Controlling durability

edit

Durability is a property of storage writes that ensures data will be available after it’s written.

When the persistent queue feature is enabled, Logstash stores events on disk. Logstash commits to disk in a mechanism called checkpointing.

The queue itself is a set of pages. There are two kinds of pages: head pages and tail pages. The head page is where new events are written. There is only one head page. When the head page is of a certain size (see queue.page_capacity), it becomes a tail page, and a new head page is created. Tail pages are immutable, and the head page is append-only. Second, the queue records details about itself (pages, acknowledgements, etc) in a separate file called a checkpoint file.

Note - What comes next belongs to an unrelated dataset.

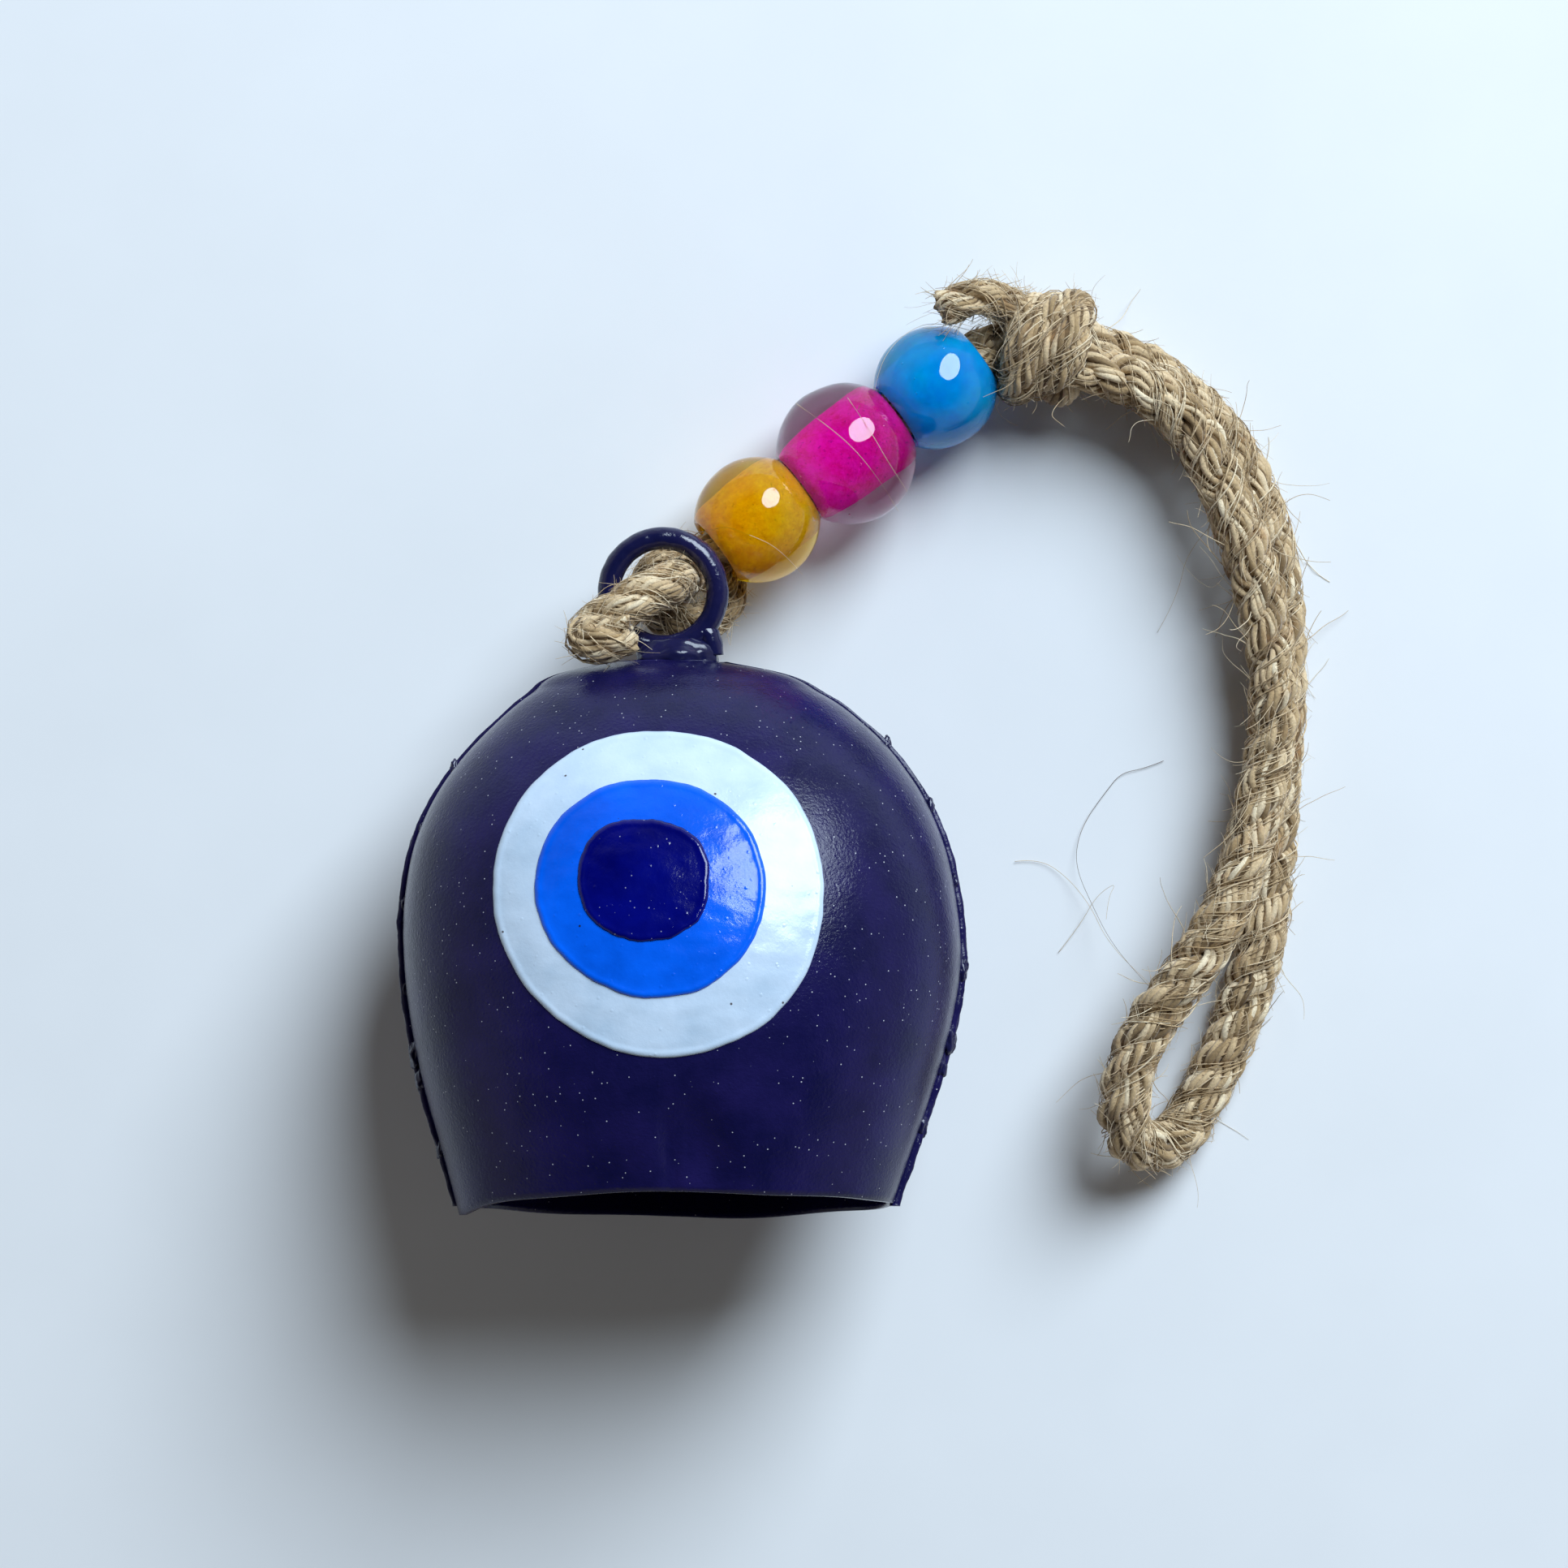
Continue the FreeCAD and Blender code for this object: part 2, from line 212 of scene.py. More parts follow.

When recording a checkpoint, Logstash:

  • Calls fsync on the head page.
  • Atomically writes to disk the current state of the queue.

The process of checkpointing is atomic, which means any update to the file is saved if successful.

If Logstash is terminated, or if there is a hardware-level failure, any data that is buffered in the persistent queue, but not yet checkpointed, is lost.

You can force Logstash to checkpoint more frequently by setting queue.checkpoint.writes. This setting specifies the maximum number of events that may be written to disk before forcing a checkpoint. The default is 1024. To ensure maximum durability and avoid data loss in the persistent queue, you can set queue.checkpoint.writes: 1 to force a checkpoint after each event is written. Keep in mind that disk writes have a resource cost. Setting this value to 1 can severely impact performance.

Disk garbage collection

edit

On disk, the queue is stored as a set of pages where each page is one file. Each page can be at most queue.page_capacity in size. Pages are deleted (garbage collected) after all events in that page have been ACKed. If an older page has at least one event that is not yet ACKed, that entire page will remain on disk until all events in that page are successfully processed. Each page containing unprocessed events will count against the queue.max_bytes byte size.